The developer, which acquired the property through a foreclosure sale after the previous owner (the Bauhouse Group) ran into legal troubles, has already demolished three surrounding tenement buildings to make way for the incoming skyscraper.

Initially, Gamma was planning an 844-foot tower for the site, but they later scaled back the plans, going with a 700-foot, 67-story tower with the same number of (presumably smaller) apartments. This new incarnation of the plan is significantly shorter than the first doomed incarnation of the plan: back when they owned the site, Bauhouse was planning on a 900-foot building, which was met with strong opposition from the neighborhood.

Last week, though, Gamma president Jonathan Kalikow assured the Commercial Observer, that the “entire look and feel of the building” would be “contextual to the neighborhood.”

Residents of the Midtown East, however, remain unconvinced, and The East River 50s Alliance has now officially submitted a rezoning proposal that would limit building heights in the area.

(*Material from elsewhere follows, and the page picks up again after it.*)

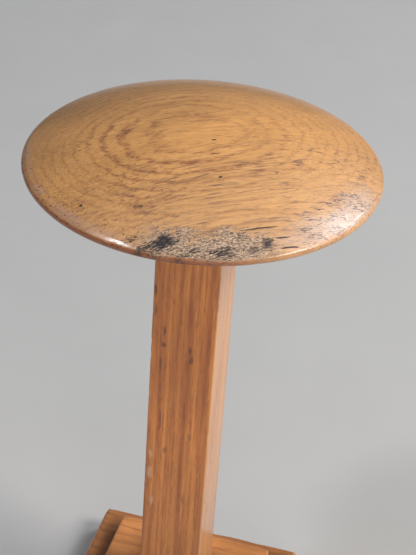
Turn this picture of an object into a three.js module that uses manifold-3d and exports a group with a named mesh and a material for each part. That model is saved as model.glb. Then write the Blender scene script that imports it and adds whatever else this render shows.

The proposed zoning would ban any commercial development at all in the area, with the exception of “community uses,” like medical offices and daycares. More importantly for the Gamma project, the rezoning would also impose a height cap on new buildings, limiting projects to 260 feet, or about 25 stories—a major change for the neighborhood. As it currently stands, new developments have no height cap at all.

To help compensate for the potential loss of height, the plan would allow a slight increase in maximum floor-area ratio (from 12 to 13), encouraging more building density in the area. And—the final tenet of the rezoning proposal—20 percent of new units would be required to be “dedicated to below-market-rate housing on site.”

So far, the Alliance’s rezoning proposal has some pretty big backers, DNAInfo reports. Borough President Gale Brewer and City Council members Ben Kallos and Dan Garodnick have all said they’d sign off on the plan if it passes the Department of City Planning’s review process.

The Department of City Planning is expected to certify the Alliance’s application “in the next two weeks,” making way for a formal public review process.